Richard Wollheim's Memoirs

Tuesday, July 20, 2004

I have just finished reading the second extract from Richard Wollheim's memoirs, published in the London Review of Books (26:10, 20 May, 2004). I was surprised, after reading the first extract, to find that they had not found a publisher, and relieved to learn in the second that they will now be published by the Waywiser Press on October 28, 2004. For their writing is of a unique elegance, with a controlled confessional tone which moved me deeply.

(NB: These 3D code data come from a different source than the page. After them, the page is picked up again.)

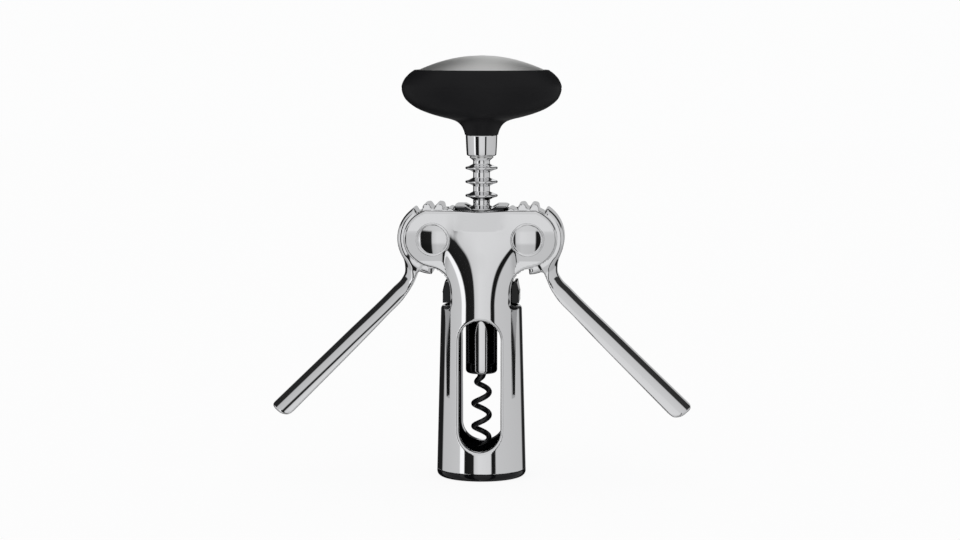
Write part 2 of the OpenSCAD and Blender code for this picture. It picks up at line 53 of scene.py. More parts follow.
def newMaterial(name, color, metallic, roughness, specular=0.5):
    mat = bpy.data.materials.new(name)
    mat.use_nodes = True
    shader = mat.node_tree.nodes["Principled BSDF"]
    shader.inputs["Base Color"].default_value = (*color, 1)
    shader.inputs["Metallic"].default_value = metallic
    shader.inputs["Roughness"].default_value = roughness
    shader.inputs["Specular IOR Level"].default_value = specular
    return mat


def noiseOn(mat, scale, stretch=(1, 1, 1), detail=4):
    tree = mat.node_tree
    coords = tree.nodes.new("ShaderNodeTexCoord")
    mapping = tree.nodes.new("ShaderNodeMapping")
    mapping.inputs["Scale"].default_value = stretch
    noise = tree.nodes.new("ShaderNodeTexNoise")
    noise.inputs["Scale"].default_value = scale
    noise.inputs["Detail"].default_value = detail
    link(tree, coords.outputs["Object"], mapping.inputs["Vector"])
    link(tree, mapping.outputs["Vector"], noise.inputs["Vector"])
    return noise


def rangeNode(tree, value, fromLow, fromHigh, low=0, high=1, smooth=False):
    span = tree.nodes.new("ShaderNodeMapRange")
    span.interpolation_type = "SMOOTHSTEP" if smooth else "LINEAR"
    for name, level in (("From Min", fromLow), ("From Max", fromHigh), ("To Min", low), ("To Max", high)):
        span.inputs[name].default_value = level
    link(tree, value, span.inputs["Value"])
    return span.outputs["Result"]


def varyRoughness(mat, noise, low, high):
    tree = mat.node_tree
    span = rangeNode(tree, noise.outputs["Fac"], 0, 1, low, high)
    link(tree, span, tree.nodes["Principled BSDF"].inputs["Roughness"])


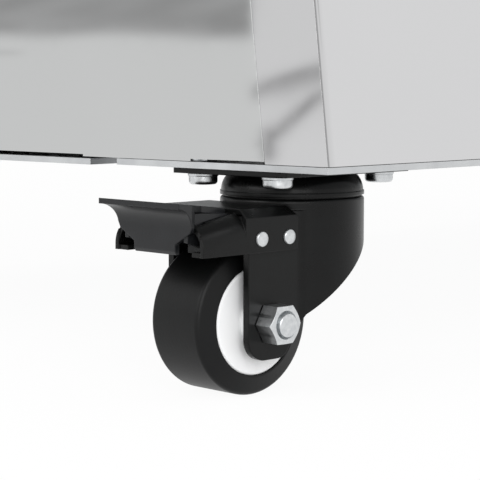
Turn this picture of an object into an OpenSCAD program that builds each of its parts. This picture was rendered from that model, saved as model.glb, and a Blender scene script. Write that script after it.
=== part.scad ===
// Refrigerated buffet table on four swivel casters.
// Origin: middle of the footprint, on the floor. X runs along the table, the front is -Y, Z is up.

/* [Table] */
// Length of the top frame
top_l = 1440; // [1400:5:1520]
// Depth of the top frame
top_d = 700; // [680:5:760]
// Height of the top frame above the floor
top_h = 910; // [880:5:960]
// Thickness of the top frame sheet
top_t = 2; // [1.5:0.5:3]
// Height of the skirt that hangs from the top frame
skirt_h = 40; // [30:1:60]
// Overhang of the top frame past the tank housing
top_over = 20; // [12:1:24]
// Length of the pedestal
base_l = 1280; // [1240:5:1320]
// Depth of the pedestal at its foot
base_d = 620; // [600:5:640]
// Inward lean of the long panels, in degrees
lean = 6.8; // [4:0.1:8]
// Height of the joint between pedestal and tank
tank_z = 640; // [620:5:660]

/* [Base and panels] */
// Visible height of the base rim
rim_h = 3.4; // [2.5:0.1:5]
// Depth of each long base rail
rail_d = 151; // [140:1:170]
// Slot between a base rail and the centre tray
rail_gap = 21.8; // [15:0.1:30]
// How far the centre tray hangs below the rails
tray_drop = 0.8; // [0.4:0.1:1.5]
// Height of the folded stiffeners on the base
upstand_h = 25; // [15:1:40]
// Thickness of the folded stiffeners
upstand_t = 2; // [1.5:0.1:3]
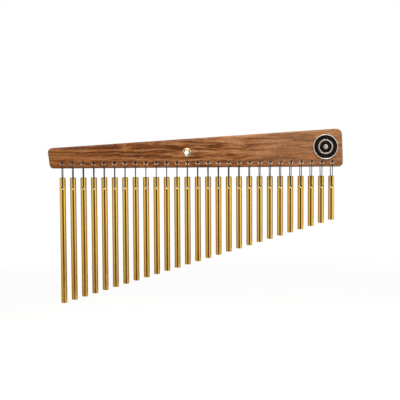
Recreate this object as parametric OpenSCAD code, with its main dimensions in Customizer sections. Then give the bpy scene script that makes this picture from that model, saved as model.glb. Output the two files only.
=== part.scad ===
// Bar chimes: a row of solid rods of falling length, each hung on a cord loop of its own from
// a tapered hardwood mantle. A lined hole in the mantle takes the bolt of a stand.
// X runs along the mantle towards its tall end, Y from front to back and Z up. The origin is
// the centre of the stand hole, in the middle of the mantle's thickness. All in millimetres.

/* [Rods] */
// Number of rods
chimes = 27; // [20:1:27]
// Distance from one rod to the next
pitch = 17.4; // [15:0.1:22]
// Diameter of a rod
rod_d = 10; // [8:0.1:11]
// Length of the longest rod, the first
longest = 211; // [160:1:260]
// Length of the shortest rod, the last
shortest = 74.5; // [50:0.5:120]
// Air between the mantle's bottom edge and the rods' tops
rod_drop = 15.7; // [12:0.1:25]
// Depth of a rod's cross hole below its top
rod_hole_depth = 17; // [14:0.1:24]
// Diameter of a rod's cross hole
rod_hole_d = 3; // [2.8:0.1:4.2]
// How far a cross hole's flared mouths widen it, and their depth
rod_flare = 1.7; // [0.9:0.1:2]
// Chamfer at both ends of a rod
rod_chamfer = 0.5; // [0.2:0.1:1]

/* [Mantle] */
// Height of the mantle at its low end
low_end_h = 33.5; // [31:0.1:45]
// Height at its tall end
tall_end_h = 64.4; // [60:0.1:85]
// Thickness, front to back
mantle_t = 19; // [16:0.5:24]
// Wood from the low end to the first rod's hole
low_end_wood = 23.8; // [20:0.1:35]
// Wood from the last rod's hole to the tall end
tall_end_wood = 18.7; // [14:0.1:30]
// Lean of the low end's face
low_end_lean = 7; // [0:0.5:10]
// Lean of the tall end's face
tall_end_lean = 2; // [0:0.5:6]
// Round of the mantle's edges, all the way round both faces
edge_round = 3; // [1.5:0.5:4]
// Corner radius at the bottom of the low end
low_bottom_round = 7; // [5:0.5:9]
// Corner radius at the top of the low end
low_top_round = 7; // [5:0.5:9]
// Corner radius at the top of the tall end
tall_top_round = 10; // [6:0.5:14]
// Corner radius at the bottom of the tall end
tall_bottom_round = 7.5; // [5:0.5:9]

/* [Cords] */
// Diameter of the braided cord
cord_d = 1.5; // [1.2:0.1:1.7]
// Height of the cord holes above the mantle's bottom edge
cord_hole_h = 8.5; // [7.5:0.1:11]
// Diameter of the cord holes in the mantle
cord_hole_d = 3.5; // [3:0.1:4]
// How far the countersinks widen the cord holes, and their depth
countersink = 2.4; // [1:0.1:2.8]
// Air left between a cord and the wood that it lies on
cord_gap = 0.3; // [0.2:0.05:0.4]
// Air above a cord in its rod's hole, which lets the rod rock
rock_gap = 0.6; // [0.5:0.05:0.7]
// Radius of a cord's bend over the mantle's countersink, on its centre line
mantle_bend_r = 2.5; // [2.2:0.1:2.8]
// Radius of a cord's bend in a rod's flared mouth
rod_bend_r = 2.4; // [2.2:0.1:2.8]
// How far inside the rod's surface that bend starts
rod_bend_inset = 1; // [0.8:0.05:1.2]
// Radius at which a cord turns inwards below the mantle
kink_r = 6; // [4:0.5:10]
// Height of that turn above the mantle's bottom edge
kink_h = 1.1; // [0.5:0.1:1.5]
// Air left between the knot at the back and the wood
knot_gap = 0.5; // [0.4:0.05:0.8]
// Diameter of that knot
knot_d = 4; // [3:0.1:4.6]
// Length of the knot's two cut ends
tail_len = 5; // [4:0.5:8]
// Spread of each cut end from the vertical
tail_spread = 38; // [20:1:60]
// Lean of each cut end away from the wood
tail_lean = 12; // [0:1:30]

/* [Stand hole] */
// Number of the rod's hole that the stand hole stands over
stand_over = 13; // [8:1:18]
// How far the stand hole stands off that hole, towards the low end
stand_offset = 1; // [0:0.1:3]
// Height of the stand hole above the mantle's bottom edge
stand_hole_h = 25.3; // [24.5:0.1:28]
// Bore of the eyelet that lines the stand hole
stand_hole_d = 8.2; // [6.5:0.1:8.5]
// Wall of the eyelet's barrel
eyelet_wall = 0.8; // [0.5:0.1:1]
// Play between the eyelet's barrel and the wood or the washer
barrel_gap = 0.1; // [0.05:0.05:0.2]
// Diameter of the eyelet's domed front flange
flange_d = 15.3; // [14:0.1:17]
// Height of the dome
flange_h = 1.5; // [1.3:0.1:1.8]
// Distance from the bore to the crest of that flange
flange_crest = 1.1; // [0.6:0.1:1.2]
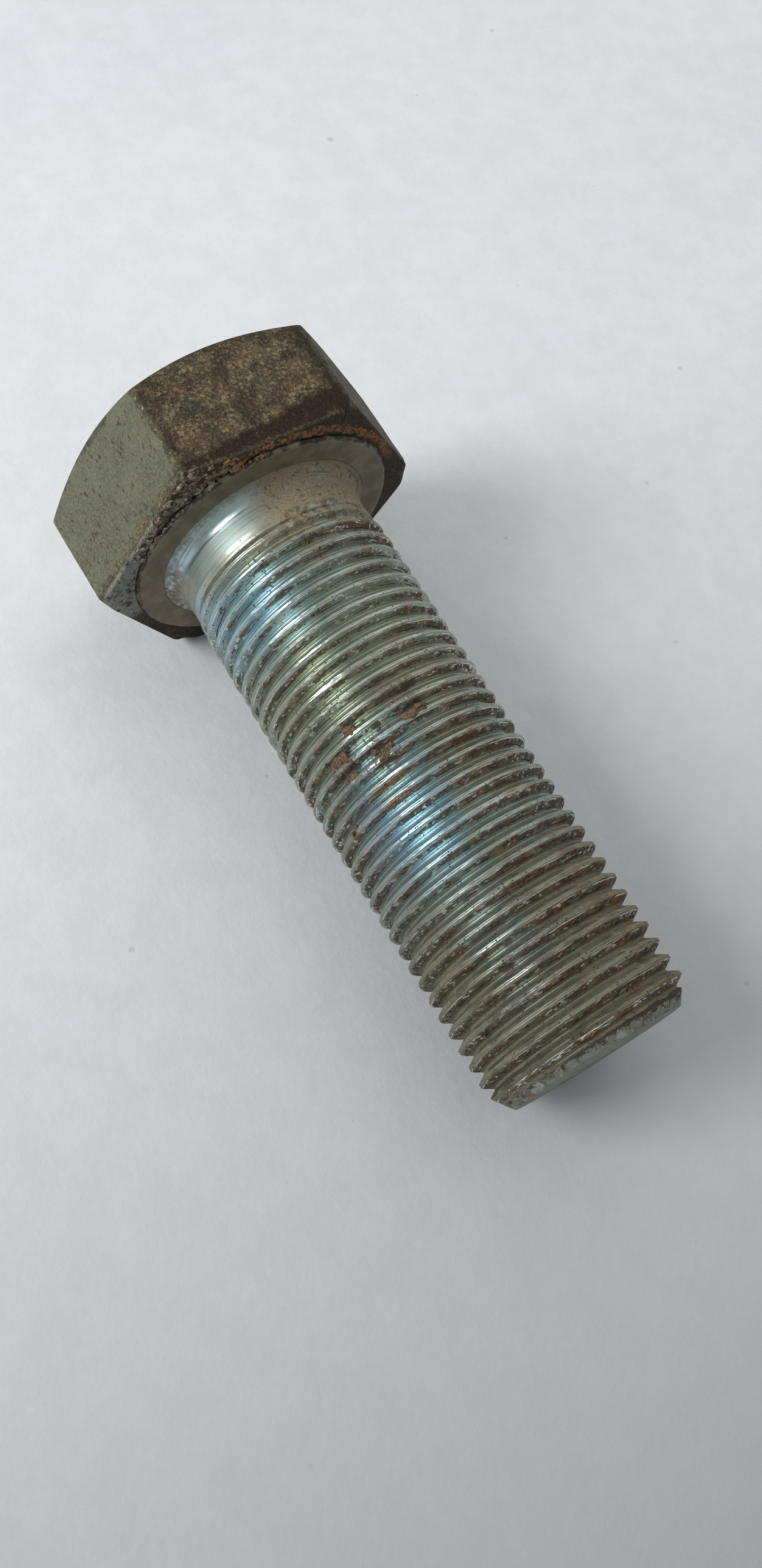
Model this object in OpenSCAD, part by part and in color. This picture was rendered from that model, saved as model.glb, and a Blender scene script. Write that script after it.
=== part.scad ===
// Hex head screw, threaded to the head, in a fine right-hand metric thread: M24 x 2 x 70.
// It lies on one flat of its head. The axis runs along X, with the point at +X.
// The origin is the centre of the bearing face under the head, and +Z is the up-facing flat.

/* [Head] */
// Width across the head's flats
across_flats = 36; // [34:0.5:38]
// Height of the head, from its top to the bearing face
head_height = 15; // [12:0.1:18]
// Diameter of the flat circle left on top of the head inside its chamfer
crown_d = 34.2; // [30:0.1:35.5]
// Angle of the head's chamfers, measured from its top face
chamfer_angle = 30; // [15:1:40]
// Diameter at which the corners begin to be broken on the bearing side
corner_break_d = 39.2; // [37:0.1:40]

/* [Washer face] */
// Diameter of the washer face where it meets the hexagon
washer_base_d = 33.2; // [31:0.1:33.8]
// Diameter of the flat bearing ring
washer_face_d = 32.4; // [30:0.1:33]
// Height of the washer face above the hexagon
washer_height = 0.6; // [0.3:0.05:0.8]

/* [Neck] */
// Diameter of the plain neck between the head and the thread
neck_d = 23.2; // [22.4:0.1:23.8]
// Radius of the fillet under the head
fillet_r = 1.6; // [0.8:0.1:2]
// Distance from the bearing face to the start of the thread
neck_length = 4; // [3:0.1:6]

/* [Thread] */
// Nominal diameter, over the crests
major_d = 24; // [23.5:0.05:24.5]
// Distance from one crest to the next
pitch = 2; // [1.5:0.25:3]
// Length over which the thread rises out of the neck to its full height
runout_length = 3.4; // [2:0.1:6]
// Position of the crest in one pitch, on the +Y side, from the bearing face
crest_phase = 1.53; // [0:0.01:2]
// Flat columns of facets round the thread
thread_columns = 36; // [24:4:40]

/* [Point] */
// Length from the bearing face to the end of the point
length = 70; // [50:5:100]
// Diameter of the flat end face
end_d = 20.2; // [18:0.1:21]
// Slope of the point's chamfer, measured from the axis
point_angle = 36; // [30:1:45]

/* [Hidden] */
$fn = 96;

// 60 degree metric profile: sharp height, then depth, crest flat and root flat
sharp_height = pitch * cos(30);
thread_depth = sharp_height * 17 / 24;
crest_flat = pitch / 8;
root_flat = pitch / 6;
major_r = major_d / 2;
minor_r = major_r - thread_depth;
neck_r = neck_d / 2;
end_r = end_d / 2;

corner_r = across_flats / 2 / cos(30);
underside = -washer_height;
fillet_base_r = neck_r + fillet_r;

// The point's plain cone begins where the chamfer has cut down to the thread's root.
point_start = length - (minor_r - end_r) / tan(point_angle);

// Corners of one thread profile along the axis, measured from the middle of its crest
PROFILE = [-crest_flat / 2, crest_flat / 2, pitch / 2 - root_flat / 2, pitch / 2 + root_flat / 2];
CORNERS = len(PROFILE);

// The rows of corners overrun both ends by up to two pitches, and are squeezed into a narrow plain
// band there, so that the helix closes on flat ends.
end_band = 0.3;
overrun = 2 * pitch;
first_crest = crest_phase + pitch * (floor((neck_length - crest_phase) / pitch) - 1) - pitch / 4;
turns = ceil((point_start - first_crest) / pitch) + 1;
rows = turns * CORNERS;

function clamp(v, low, high) = max(low, min(high, v));

// Axial place of a row of corners, before and after the squeeze at the ends
function raw_x(column, row) =
    first_crest + pitch * (floor(row / CORNERS) + column / thread_columns) + PROFILE[row % CORNERS];
function squeeze(x) =
    x < neck_length + end_band
        ? neck_length + end_band * (x - neck_length + overrun) / (overrun + end_band)
    : x > point_start - end_band
        ? point_start - end_band * (point_start + overrun - x) / (overrun + end_band)
    : x;

// Share of the full thread height reached at x, from 0 on the neck to 1
function rise(x) = clamp((x - neck_length - end_band) / runout_length, 0, 1);

// Outer surface that bounds the thread: the neck, the crests and the point's chamfer
function outer_r(x) =
    min(neck_r + (major_r - neck_r) * rise(x), end_r + (length - x) * tan(point_angle));
function root_r(x) = neck_r + (minor_r - neck_r) * rise(x);
function plain(x) = x < neck_length + end_band || x > point_start - end_band;
function thread_r(x, row) =
    row % CORNERS < 2 || plain(x) ? outer_r(x) : min(outer_r(x), root_r(x));

function ring_point(column, x, r) =
    let (a = 360 * column / thread_columns + 90)
    [r * cos(a), r * sin(a), x];

// One column of points from the neck to the point, closed by the two end rings
function column_points(column) = [
    ring_point(column, neck_length, neck_r),
    for (row = [0 : rows - 1])
        let (x = squeeze(raw_x(column, row)))
        ring_point(column, x, thread_r(x, row)),
    ring_point(column, point_start, minor_r)
];

function quad(a, b, c, d) = [[a, b, c], [a, c, d]];
function index(column, level) = column * (rows + 2) + level;

// Faces between neighbouring columns, then the join where the helix has advanced by one pitch
function thread_faces() =
    let (
        last = thread_columns - 1,
        between = [
            for (c = [0 : last - 1], k = [0 : rows])
                each quad(index(c, k), index(c, k + 1), index(c + 1, k + 1), index(c + 1, k))
        ],
        join = [
            for (k = [1 : rows - CORNERS - 1])
                each quad(index(last, k), index(last, k + 1),
                          index(0, k + CORNERS + 1), index(0, k + CORNERS))
        ],
        low_fan = [for (k = [1 : CORNERS]) [index(last, 1), index(0, k + 1), index(0, k)]],
        high_fan = [
            for (k = [rows - CORNERS : rows - 1])
                [index(last, k), index(last, k + 1), index(0, rows)]
        ],
        low_ring = quad(index(last, 0), index(last, 1), index(0, 1), index(0, 0)),
        high_ring = quad(index(last, rows), index(last, rows + 1), index(0, rows + 1), index(0, rows)),
        caps = [
            [for (c = [0 : last]) index(c, 0)],
            [for (c = [last : -1 : 0]) index(c, rows + 1)]
        ]
    )
    concat(between, join, low_fan, high_fan, low_ring, high_ring, caps);

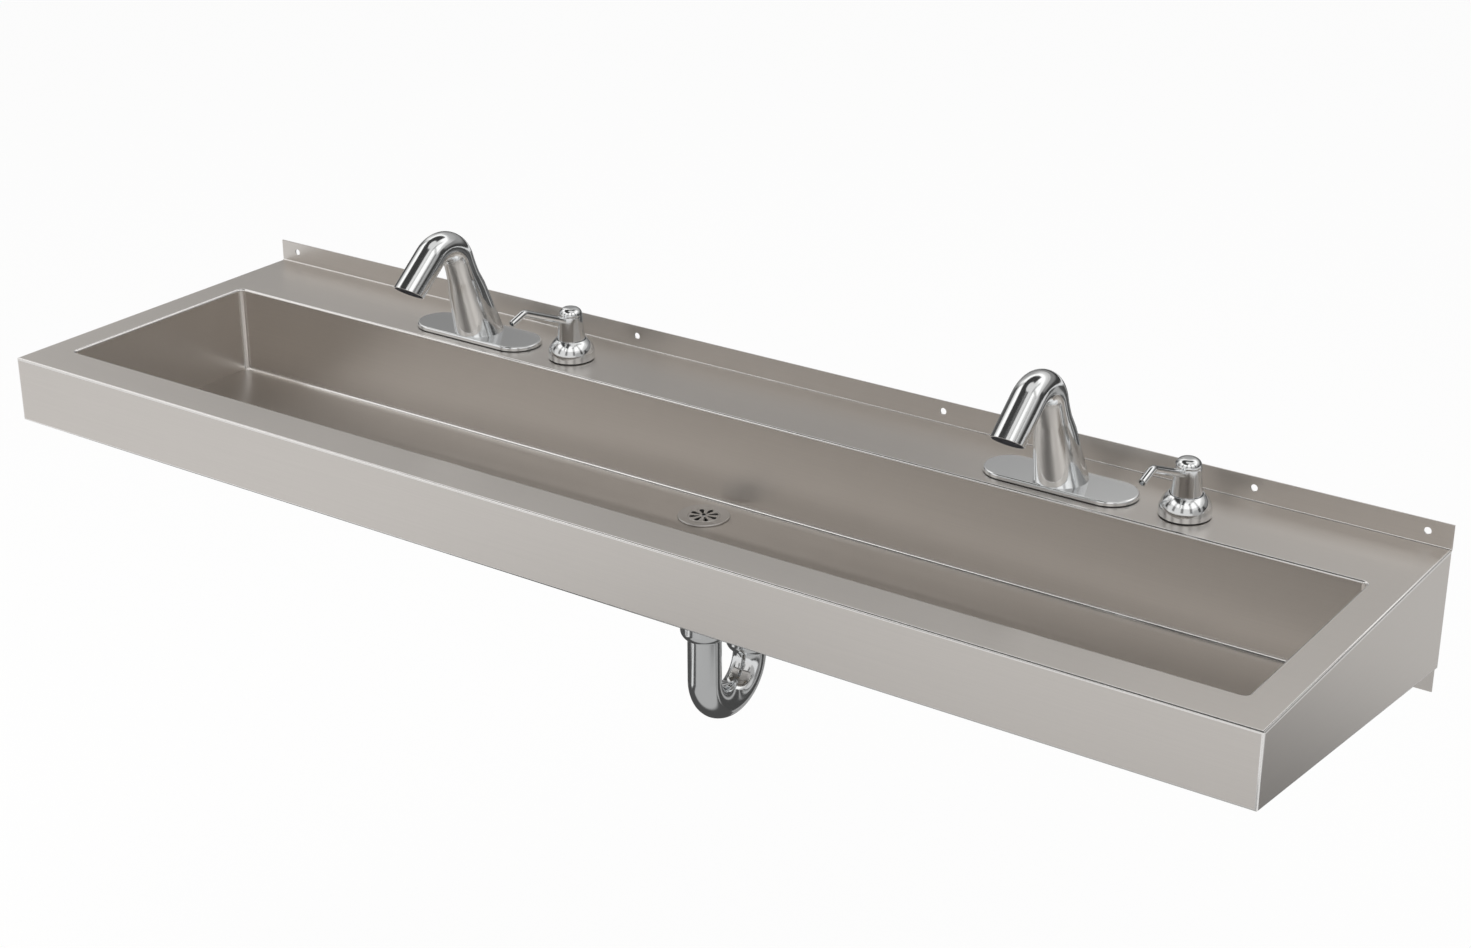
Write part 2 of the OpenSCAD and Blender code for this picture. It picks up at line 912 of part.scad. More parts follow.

Here, for example, Wollheim has just been discussing his first hopelessly tentative steps with girls on a dance floor and, by extension, into the adult, World War Two, realm of sexuality:
And all the while I lived with this terrible premonition: that, were a girl in uniform, through what I recognised would have been an act of random kindness on her part, actually to have taken it upon herself to initiate me into the pleasures of upright sexuality, fully dressed, one eye kept open for the military police, the cries of soldiers revelling in the distance, the rough salt air blowing off the Irish Sea, I would have responded by falling so desperately in love with her that, as likely as not, my feeble sense of what being a soldier required of me would have crumbled, and the next night, and the next night, and the night after that, would have seen me standing under her window, a common deserter, shouting out her name through my tears.
It takes a unique writer to craft such a long, winding sentence, multi-faceted but never confusing, grammatically perfect but using only the barest of syntactical tools, the comma. It would have been criminal were this style not to have been published, admired, and learned from.